Be thoughtful with the rest
As an industry, healthcare will spend more on technology over time. Ideally, we can leverage that IT investment to recover expenses from other areas. The mandate is to improve quality, transparency, and population health while better managing healthcare inflation. IT and appropriate levels of medical technology are the best tools to make that possible. We have spent a fortune over the last five years replacing EMRs as quickly as possible, but we have not spent a commensurate amount of time or money improving workflow and measuring the value associated with these investments. We should complete this work before we seriously consider major outsourcing transactions.
All outsourcing contracts include three critical elements: scope, service metrics, and cost. Most providers focus on cost and become frustrated when they’re told that increased scope and/or service will cost more. Those same providers usually have a good handle on IT expenses but cannot forecast estate growth or articulate acceptable service levels.
Let’s quickly review some other areas that are typically included in IT outsourcing.
Outsourcing the entire IT shop: IT now serves as the nervous system of the provider enterprise. Turning the keys to the store to a third party that scrapes 25-40% gross margin off the top is both costly and incredibly dangerous.
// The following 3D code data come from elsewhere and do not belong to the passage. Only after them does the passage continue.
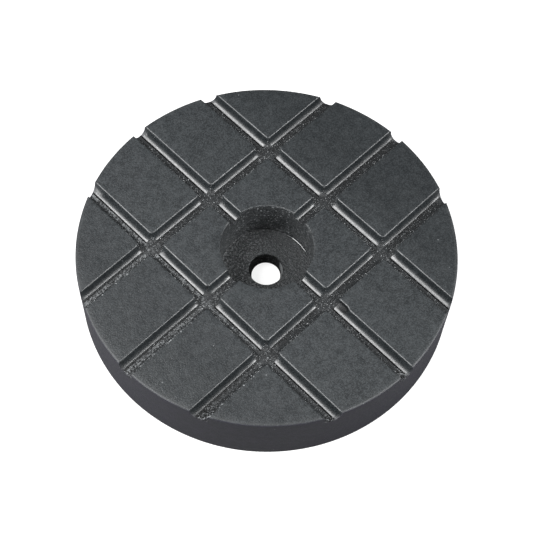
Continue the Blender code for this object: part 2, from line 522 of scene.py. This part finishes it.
def land_object(sizes):
    """One square land with its walls, as a block that runs on below the floor and above the face."""
    wall = land_wall(sizes)
    wall_run = sum(inwards for inwards, _ in wall)
    flat_run = wall_run - sizes.land_edge * math.tan(sizes.wall_slope / 2)
    side = sizes.groove_spacing - sizes.groove_width + 2 * flat_run
    floor = sizes.thickness - sizes.groove_depth
    bm = bmesh.new()
    corners = bmesh.ops.create_grid(
        bm, x_segments=1, y_segments=1, size=side / 2,
        matrix=Matrix.Translation((0.0, 0.0, floor - OVERRUN)))["verts"]
    bmesh.ops.bevel(bm, geom=corners, offset=sizes.land_corner + wall_run,
                    segments=CORNER_SEGMENTS, profile=0.5, affect="VERTICES")
    straight = [edge for edge in bm.edges if edge.calc_length() > 4 * LAND_STEP]
    cuts = round(straight[0].calc_length() / LAND_STEP) - 1
    bmesh.ops.subdivide_edges(bm, edges=straight, cuts=cuts)
    bottom = next(iter(bm.faces))
    raised = bmesh.ops.extrude_face_region(bm, geom=[bottom])["geom"]
    top = next(item for item in raised if isinstance(item, bmesh.types.BMFace))
    bmesh.ops.translate(bm, vec=(0.0, 0.0, OVERRUN), verts=top.verts)
    edge_run, edge_rise = wall[-1]
    past_the_face = [(EDGE_OVERRUN * edge_run / edge_rise, EDGE_OVERRUN), (0.0, 2 * OVERRUN)]
    for inwards, upwards in wall + past_the_face:
        bmesh.ops.inset_region(bm, faces=[top], thickness=inwards, depth=upwards,
                               use_boundary=True, use_even_offset=True)
    bmesh.ops.recalc_face_normals(bm, faces=bm.faces)
    mesh = bpy.data.meshes.new("land_block")
    bm.to_mesh(mesh)
    bm.free()
    return new_object("land_block", mesh)


def turned(tree, section):
    """Turn a closed line about the Z axis."""
    path_radius = 1.0
    line = add_node(tree, "GeometryNodeMeshToCurve", {"Mesh": section}).outputs["Curve"]
    line = add_node(tree, "GeometryNodeTransform",
                    {"Geometry": line, "Translation": (-path_radius, 0.0, 0.0),
                     "Rotation": (math.pi, 0.0, 0.0)}).outputs["Geometry"]
    path = add_node(tree, "GeometryNodeCurvePrimitiveCircle",
                    {"Resolution": TURN_SEGMENTS, "Radius": path_radius}, mode="RADIUS")
    return add_node(tree, "GeometryNodeCurveToMesh",
                    {"Curve": path.outputs["Curve"], "Profile Curve": line}).outputs["Mesh"]


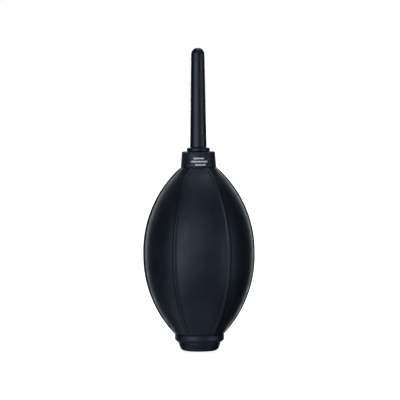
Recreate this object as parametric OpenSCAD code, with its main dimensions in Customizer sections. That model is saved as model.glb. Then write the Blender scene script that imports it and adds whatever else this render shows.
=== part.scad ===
// Hand dust blower: a ribbed rubber bulb with a filtered air inlet in its base
// and a one-way outlet under its nozzle. Millimetres, +Z up, origin in the
// middle of the resting face. A flat side of the bulb faces -Y.

/* [Overall] */
// Height of the blower, standing on its base
total_h = 163; // [150:0.2:175]
// Widest diameter, across two opposite ribs
belly_d = 60.2; // [59:0.2:61]

/* [Bulb] */
// Height of the middle of the belly
belly_z = 52.4; // [51.9:0.1:53.4]
// Height of the straight band round the belly
belly_band_h = 2.2; // [1.5:0.1:3]
// Radius of the arc from the belly up to the neck
upper_arc_r = 60.7; // [60.2:0.1:62]
// Radius of the arc from the belly down to the lip
lower_arc_r = 61.8; // [61:0.1:63]
// Thickness of the rubber wall
wall = 2.3; // [2:0.1:2.5]
// Number of ribs; they part the wall into the same number of gores
rib_count = 6; // [6:2:6]
// Height of a rib above the wall
rib_h = 0.8; // [0.4:0.1:0.9]
// Width of a rib
rib_w = 2; // [1.4:0.1:2.4]
// Radius of the lip round the mouth
lip_r = 13.4; // [12.8:0.1:13.5]

/* [Squeeze panels] */
// Width of the part of a gore that the hand presses in
panel_w = 22; // [16:1:23]
// Height of the part of a gore that the hand presses in
panel_h = 66; // [40:1:68]
// Gap all round a panel
panel_gap = 0.25; // [0.15:0.05:0.4]

/* [Neck and collar] */
// Radius of the collar at its foot
collar_foot_r = 9.6; // [9.2:0.1:9.8]
// Radius of the collar at its top
collar_top_r = 9; // [8.8:0.1:9.2]
// Height of the collar
collar_h = 8.2; // [8:0.1:8.6]
// Radius of the socket's flange, above the collar
flange_r = 6.3; // [5.8:0.1:7]

/* [Nozzle] */
// Radius of the nozzle at its foot
nozzle_foot_r = 4.55; // [4.2:0.05:5]
// Radius of the nozzle where its round end starts
nozzle_tip_r = 3.66; // [3.4:0.01:4]
// Radius of the outlet hole in the tip
orifice_r = 1.2; // [0.8:0.1:1.5]
// Length of the outlet hole
orifice_l = 7.5; // [5:0.5:12]

/* [Base] */
// Radius of the filter cap at its top
cap_top_r = 11.4; // [11:0.05:11.5]
// Radius of the filter cap where its round foot starts
cap_foot_r = 10.6; // [10.3:0.05:10.6]
// Radius of the arc from the cap's side down to its resting face
cap_foot_round = 2.75; // [2.65:0.05:3]
// Outer radius of the resting face
cap_rest_r = 8; // [8:0.1:8.2]

/* [Hidden] */
$fn = 96;
FRONT = 0;
BACK = 180;

// Bulb
belly_r = belly_d / 2;
upper_z = belly_z + belly_band_h / 2;
lower_z = belly_z - belly_band_h / 2;
lip_bottom_z = 4.8;
lip_top_z = 8.9;
lip_chamfer = 1.35;
mouth_r = 9.6;
shoulder_z = 99.2;
neck_r = 7.6;
neck_bore_r = 5.5;
neck_top_z = 106.4;

// Collar, socket and outlet valve
collar_top_z = shoulder_z + collar_h;
collar_roof_h = 0.9;
fit_gap = 0.05;
socket_r = neck_bore_r - fit_gap;
socket_bottom_z = 95.6;
socket_barb_r = 5.9;
flange_z = collar_top_z + fit_gap;
nozzle_seat_z = flange_z + 2.2;
valve_bore_r = 4.3;
valve_bore_top_z = 101.8;
outlet_seat_z = 98.4;
outlet_disc_r = 3.4;
disc_h = 0.8;
disc_gap = 0.02;
disc_lift = 1.2;
cage_h = 1.2;
outlet_cage_z = outlet_seat_z + disc_gap + disc_h + disc_lift + 0.08;

// Nozzle
spigot_r = 3.55;
spigot_bore_r = 3.65;
spigot_bottom_z = 102.4;
nozzle_bore_r = 2.2;
ring_wire_r = 0.35;
ring_play = 0.03;
nozzle_ring_z = 105.7;
orifice_z = total_h - orifice_l;
tip_centre_z = total_h - sqrt(pow(nozzle_tip_r, 2) - pow(orifice_r, 2));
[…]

Remember that third parties can become hostile; I have personally assisted a provider through such a situation. In 2014, having a hostile third party parked between you and your nervous system is a frightening concept.
Application support: This is quite diverse, but for your core applications (EMR, revenue cycle), you already pay suppliers 15-20% per year for maintenance and basic support. Outsourcing proposals highlight 40% savings through labor arbitrage while quietly agreeing to pass a small fraction of that savings to you under specific conditions. Now is not the time for Byzantine cost structures and hidden fees. In addition, the interaction between application support and your optimization efforts makes it incredibly difficult to achieve high service levels when a third party must make all of changes.
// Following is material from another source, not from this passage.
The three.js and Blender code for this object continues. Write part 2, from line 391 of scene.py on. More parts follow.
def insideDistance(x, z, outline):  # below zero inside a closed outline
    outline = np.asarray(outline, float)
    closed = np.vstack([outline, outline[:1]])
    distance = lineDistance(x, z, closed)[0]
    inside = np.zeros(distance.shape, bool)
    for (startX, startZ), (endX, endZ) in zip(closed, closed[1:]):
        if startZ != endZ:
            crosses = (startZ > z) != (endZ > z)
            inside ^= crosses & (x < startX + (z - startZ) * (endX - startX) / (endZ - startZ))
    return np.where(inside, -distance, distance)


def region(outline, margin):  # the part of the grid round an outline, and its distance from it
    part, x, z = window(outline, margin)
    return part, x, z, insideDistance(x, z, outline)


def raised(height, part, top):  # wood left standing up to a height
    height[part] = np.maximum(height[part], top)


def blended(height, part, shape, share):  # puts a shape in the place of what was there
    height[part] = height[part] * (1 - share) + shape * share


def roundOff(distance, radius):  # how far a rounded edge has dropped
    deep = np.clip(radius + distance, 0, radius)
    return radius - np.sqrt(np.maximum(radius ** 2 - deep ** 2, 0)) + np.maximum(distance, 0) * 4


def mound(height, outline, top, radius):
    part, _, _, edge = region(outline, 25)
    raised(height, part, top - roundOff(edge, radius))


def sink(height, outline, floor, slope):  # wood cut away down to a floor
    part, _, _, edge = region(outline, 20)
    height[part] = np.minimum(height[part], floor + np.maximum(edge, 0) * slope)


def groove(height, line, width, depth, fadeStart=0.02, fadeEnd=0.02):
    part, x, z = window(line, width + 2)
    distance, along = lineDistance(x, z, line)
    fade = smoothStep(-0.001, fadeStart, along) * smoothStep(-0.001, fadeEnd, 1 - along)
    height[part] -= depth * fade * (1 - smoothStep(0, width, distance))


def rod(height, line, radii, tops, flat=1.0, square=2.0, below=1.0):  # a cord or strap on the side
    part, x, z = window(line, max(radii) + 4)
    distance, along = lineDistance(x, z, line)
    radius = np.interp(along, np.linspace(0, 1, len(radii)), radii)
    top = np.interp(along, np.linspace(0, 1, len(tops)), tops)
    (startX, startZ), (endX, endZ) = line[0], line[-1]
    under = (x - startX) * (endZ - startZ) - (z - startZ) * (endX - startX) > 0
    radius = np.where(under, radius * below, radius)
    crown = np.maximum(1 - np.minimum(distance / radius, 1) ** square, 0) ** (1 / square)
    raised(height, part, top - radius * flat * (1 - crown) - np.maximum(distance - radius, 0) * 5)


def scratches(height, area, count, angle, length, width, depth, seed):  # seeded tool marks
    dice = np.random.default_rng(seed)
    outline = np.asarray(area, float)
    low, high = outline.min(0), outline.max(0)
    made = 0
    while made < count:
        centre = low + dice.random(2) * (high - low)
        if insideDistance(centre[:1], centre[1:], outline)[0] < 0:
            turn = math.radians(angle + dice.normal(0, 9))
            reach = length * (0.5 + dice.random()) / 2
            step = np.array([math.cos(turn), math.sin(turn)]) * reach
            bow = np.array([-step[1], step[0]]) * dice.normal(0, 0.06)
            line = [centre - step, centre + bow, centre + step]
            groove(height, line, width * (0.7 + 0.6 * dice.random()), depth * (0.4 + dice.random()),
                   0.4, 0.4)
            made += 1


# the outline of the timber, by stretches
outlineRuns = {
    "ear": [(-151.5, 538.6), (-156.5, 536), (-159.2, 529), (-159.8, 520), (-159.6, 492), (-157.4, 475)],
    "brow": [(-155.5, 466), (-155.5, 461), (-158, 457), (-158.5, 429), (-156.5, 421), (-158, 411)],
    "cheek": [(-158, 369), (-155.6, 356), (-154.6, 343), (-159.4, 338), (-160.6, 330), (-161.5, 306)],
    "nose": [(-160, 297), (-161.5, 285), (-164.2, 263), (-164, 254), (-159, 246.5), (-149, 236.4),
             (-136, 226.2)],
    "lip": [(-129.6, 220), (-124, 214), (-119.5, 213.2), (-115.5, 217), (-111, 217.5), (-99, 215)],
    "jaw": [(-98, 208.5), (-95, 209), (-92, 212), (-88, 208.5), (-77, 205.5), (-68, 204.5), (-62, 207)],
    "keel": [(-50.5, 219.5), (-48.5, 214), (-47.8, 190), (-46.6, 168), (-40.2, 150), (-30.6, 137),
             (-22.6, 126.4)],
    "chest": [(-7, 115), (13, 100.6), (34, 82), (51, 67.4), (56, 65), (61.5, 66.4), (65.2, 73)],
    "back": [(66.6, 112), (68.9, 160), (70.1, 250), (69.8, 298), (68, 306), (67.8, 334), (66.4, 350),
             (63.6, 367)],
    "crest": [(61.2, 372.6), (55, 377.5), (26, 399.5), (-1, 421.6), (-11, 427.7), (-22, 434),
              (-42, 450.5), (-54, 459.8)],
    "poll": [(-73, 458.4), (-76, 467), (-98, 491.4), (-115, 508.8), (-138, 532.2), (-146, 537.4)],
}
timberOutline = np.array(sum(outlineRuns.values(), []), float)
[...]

Desktop support: This can work, but you must first define what is good service, and for whom. Replacing a terminal in the ICU is a different problem than fixing a printer in a rural clinic. The value and the risk are in the fine details.
Help desk: What problem do you want fixed? Do you want rapid pickup and 24-hour coverage? Do you want first-call resolution? These are very different problems. I have seen many organizations pay a lot of money for an 800 number that simply redirects problems to their current staff.
Security: This is not a good candidate for outsourcing. Consultation and independent review are incredibly valuable, but you simply can’t separate the serious security risks from your users and business operations. You already own this problem, and you must view it in a holistic manner.
Projects: Most IT-related projects following EMR implementation are “optimization” projects that require a collaborative team, including IT and operational people. You can readily contract IT staff if you need to, but if you outsource your project work as a whole, you will at best get a limited number of hours to handle all project-related requests. When this time is used up, get out your checkbooks. You will not want to pay 2-3 times your internal rate for ongoing optimization efforts.
From 1998 until 2006, I was president and CEO of a publicly traded HCIT company, where I was responsible for creating and managing the IT outsourcing division. From 2006 until 2009, I was an expert witness on five ITO international outsourcing arbitrations. I have seen the good, the bad, and the ugly. There is no magic to outsourcing, and there is no free money anywhere. Be careful and remember the lessons of the last 30 years.